Si donc il insiste, en perspective chrétienne, sur l’attention aux pauvres et leur écoute, il ne développe pas à ce stade des sujets attendus comme les migrants, mais plutôt le contexte nouveau de la digitalité. Là aussi il évite qu’on l’étiquette. Ce qui ne veut pas dire qu’il ne parlera pas de ces sujets à l’avenir. Il y aurait grand intérêt à clarifier par exemple le débat sur l’ordo amoris (pour simplifier, doit-on donner la priorité à ses proches et par là aussi à son pays ?), qui mérite mieux que la réponse à l’emporte-pièce du pape François, qui revient à nier la question. D’autant que le nouveau pape a l’image d’un homme d’écoute ; or même si la formule de Vance peut être critiquée comme simpliste, le pasteur universel qu’est le pape se doit de répondre au souci exprimé. Mais Léon XIV, si on a bien compris, ne voudra le faire qu’au moment approprié, après mûre réflexion. Gageons aussi qu’il voudra éviter le choc frontal avec Trump que nos chers médias attendent avec gourmandise ; ce qui ne veut pas dire qu’il ne sera pas ferme et courageux quand et là où il le faudra.
En fait, c’est sur la DSE en général qu’on peut légitimement l’attendre. Tout indique qu’elle devrait être un des grands chantiers du pontificat.

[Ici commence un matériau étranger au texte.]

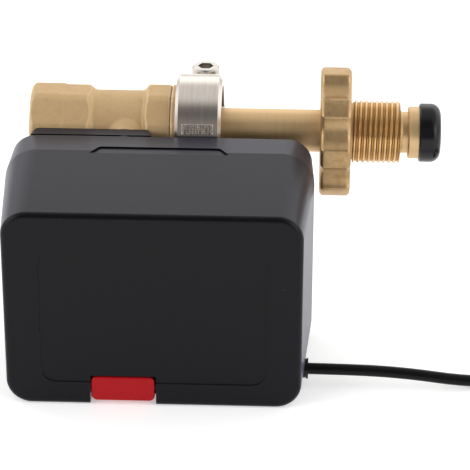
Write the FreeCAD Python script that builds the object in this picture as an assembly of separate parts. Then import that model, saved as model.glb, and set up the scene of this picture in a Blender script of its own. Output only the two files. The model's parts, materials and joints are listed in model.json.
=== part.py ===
# Motorized ball valve: a geared drive housing, a brass ball valve across its back,
# a clamp that ties the two together, and a hand-tightened cylinder connector.
# Millimetres. Origin: centre of the valve's inlet mouth. +X runs along the flow to the
# connector's nose, -Y is the front of the drive housing, +Z is up.
import FreeCAD, Part
import math
import os

V = FreeCAD.Vector
FLOW = V(1, 0, 0)
BACK = V(0, 1, 0)
UP = V(0, 0, 1)

# Fits
running = 0.06            # radial clearance of a shaft in its bearing
slide = 0.15              # clearance round a sliding or dropped-in piece
seat = 0.05               # clearance of a piece that is pressed or screwed home
moving_gap = 0.4          # space between a turning piece and a fixed one beside it
past = 1.0                # how far a cut reaches past the face that it opens

# Drive housing, two moulded half shells
box_x0 = -6.0
box_bottom_z = -68.7
bottom_trim = 0.02        # planed off the lofted underside, which leaves it truly flat
front_y = -77.07
side_draft = 3.3
front_top_z = 3.2
front_corner = 8.5
seam_y = -34.7
seam_width = 106.4
box_mid_x = box_x0 + seam_width / 2
seam_top_z = 6.9
seam_corner = 11.5
back_draft = 1.0
back_top_z = 5.9
back_corner = 8.5
front_width = seam_width - 2 * side_draft
back_width = seam_width - 2 * back_draft
shell_wall = 1.8
back_wall = 2.2
front_edge_round = 1.8
back_edge_chamfer = 1.4
lip_length = 3.0
lip_wall = 1.2
lip_root = 5.0
seal_width = 1.2
seal_depth = 0.7

# Locating tongue on top of the seam, sunk a little below the surface round it
tongue_mid_x = box_mid_x
tongue_far_y = -31.2
tongue_near_y = -36.4
tongue_far_width = 40.7
tongue_near_width = 46.9
tongue_drop = 0.8
tongue_gap = 0.35
tongue_corner = 1.5

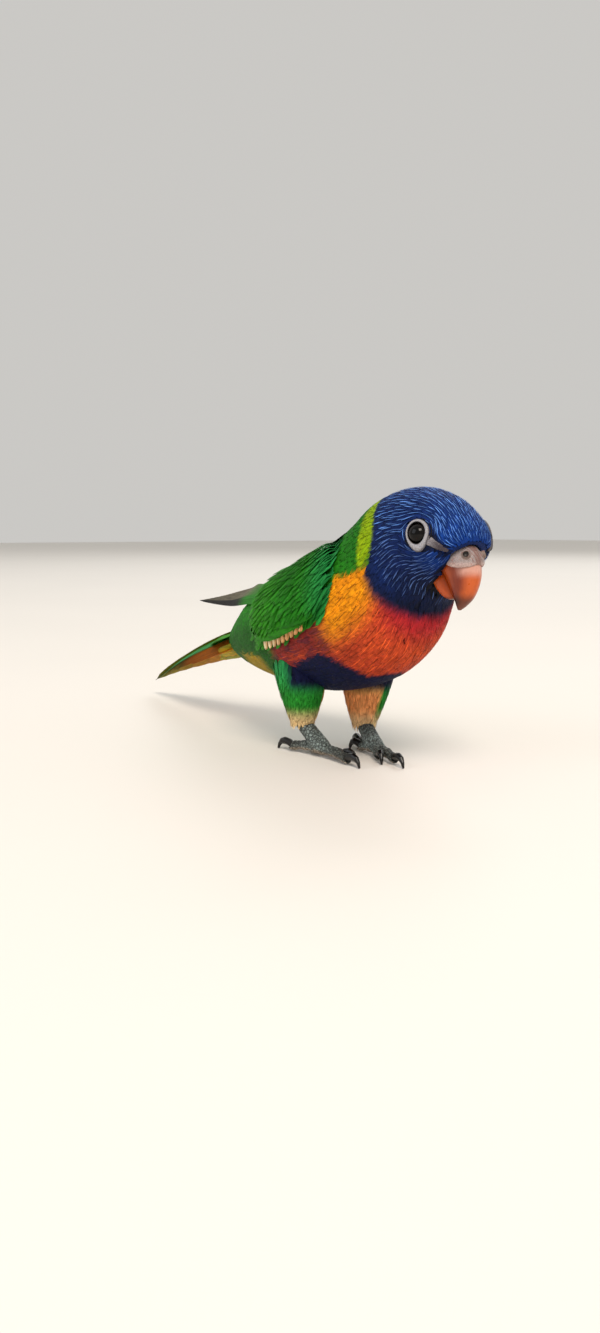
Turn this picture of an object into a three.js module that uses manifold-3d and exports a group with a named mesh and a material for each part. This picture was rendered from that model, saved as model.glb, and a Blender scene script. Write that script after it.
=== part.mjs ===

Quel étrange sort que celui de la Doctrine sociale ! Après l’impulsion immense donnée par Léon XIII, elle s’est développée jusqu’au Concile, mais a connu ensuite, dans le milieu qui donnait le ton, l’aile progressiste, une défaveur profonde hors exceptions, et été même traitée d’ « idéologie » par des théologiens de premier plan. C’est saint Jean-Paul II qui l’a remise en selle, avec des textes majeurs, dont Centesimus annus en 1991, et une mise en forme ordonnée et rationnelle, le Compendium de la Doctrine sociale de l’Eglise (2004). De façon étonnante, cela a débouché non seulement sur un intérêt considérablement plus grand pour cette Doctrine, mais aussi sur son adoption par tout le spectre de sensibilité catholique, y compris progressiste (qui croient qu’elle l’est). Encore développée sous Benoît XVI, elle l’a été sous François, Laudato si’ entrant dans son champ, mais aussi Fratelli tutti (même si son statut doctrinal est moins net).

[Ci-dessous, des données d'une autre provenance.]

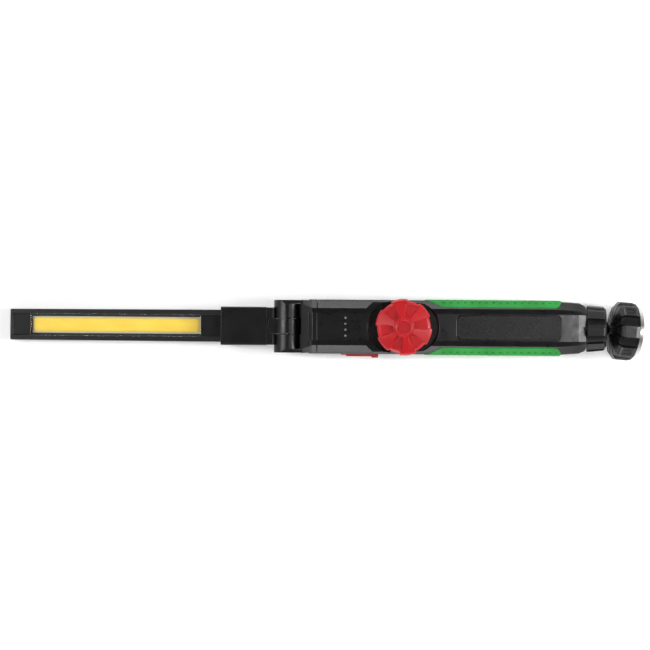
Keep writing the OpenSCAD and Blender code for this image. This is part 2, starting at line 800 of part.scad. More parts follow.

D’où un double risque. Le premier est celui de la confusion entre le champ d’intervention du magistère, qui concerne la foi et les mœurs, en l’espèce les principes moraux applicables à la vie sociale ; et ce qui revient aux laïcs : la responsabilité de la politique à suivre dans le respect de ces principes. Or la frontière entre principes et politiques n’est pas toujours facile à discerner, comme l’exemple du pape François l’a montré. Risque accentué par le fait que la DSE comporte par nature une partie liée aux circonstances.

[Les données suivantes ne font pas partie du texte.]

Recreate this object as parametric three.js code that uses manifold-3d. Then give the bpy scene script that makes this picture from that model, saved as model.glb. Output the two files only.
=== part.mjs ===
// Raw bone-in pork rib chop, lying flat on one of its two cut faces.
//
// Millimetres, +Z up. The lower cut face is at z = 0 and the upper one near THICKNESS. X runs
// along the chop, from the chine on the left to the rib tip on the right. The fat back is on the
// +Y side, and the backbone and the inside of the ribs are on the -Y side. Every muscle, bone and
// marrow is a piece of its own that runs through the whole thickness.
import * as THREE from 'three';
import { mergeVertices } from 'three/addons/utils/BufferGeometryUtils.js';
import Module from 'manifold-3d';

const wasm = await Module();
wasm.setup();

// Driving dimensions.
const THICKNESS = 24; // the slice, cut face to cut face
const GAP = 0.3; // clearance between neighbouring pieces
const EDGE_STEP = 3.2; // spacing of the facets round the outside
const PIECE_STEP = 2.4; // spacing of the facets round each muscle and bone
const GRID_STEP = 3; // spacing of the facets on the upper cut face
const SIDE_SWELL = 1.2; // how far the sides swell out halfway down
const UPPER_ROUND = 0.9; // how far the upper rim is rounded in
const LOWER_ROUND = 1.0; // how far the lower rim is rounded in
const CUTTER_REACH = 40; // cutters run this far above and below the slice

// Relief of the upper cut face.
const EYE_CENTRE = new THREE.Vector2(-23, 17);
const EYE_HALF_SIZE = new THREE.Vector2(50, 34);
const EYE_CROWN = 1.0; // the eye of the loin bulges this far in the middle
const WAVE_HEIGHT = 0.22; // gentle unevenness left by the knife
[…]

Le second risque est de trop mettre l’accent sur ces seules questions, en occultant de fait le cœur de la foi, le besoin de conversion, priorité naturelle des pasteurs de l’Eglise, et notamment du premier d’entre eux. Mais au vu de ce qui a été noté du pape Léon XIV, on peut penser qu’il saura trouver la ligne juste.
Reste qu’il y a beaucoup à faire dans ce champ de la DSE, outre ce qu’a mentionné le pape. Déjà au niveau des principes, des notions comme le bien commun ou la dignité de la personne humaine, très utilisées dans les textes, se révèlent à la réflexion moins clairs qu’il n’y paraît, le second surtout. De même pour les Droits de l’homme, apparemment communs avec la société ambiante, mais compris en réalité de façon assez différente. Il faut aussi assurer la cohérence du magistère dans le temps, et aborder courageusement des questions laissées en suspens entre doctrines récentes et positions anciennes, comme la liberté religieuse ou le taux d’intérêt.
S’y ajoute toute une série de questions majeures encore en suspens. Le rôle de l’Etat au service du bien commun, traditionnellement reconnu, mais mis en doute par le pape François dans Fratelli tutti. Les migrations, entre accueil des personnes en souffrance et maintien de la communauté nationale. Les inégalités, qu’il ne suffit pas de dénoncer. L’investissement éthique, sujet majeur en finance. La protection sociale, bien intentionnée mais coûteuse. Mais aussi la notion d’écologie humaine, face à une écologie ambiante qui a des vues très différentes. Ou la démographie, entre liberté des couples et impact sur la société. Et bien sûr, la place de la femme dans la communauté, avec l’immense question du travail domestique. Etc.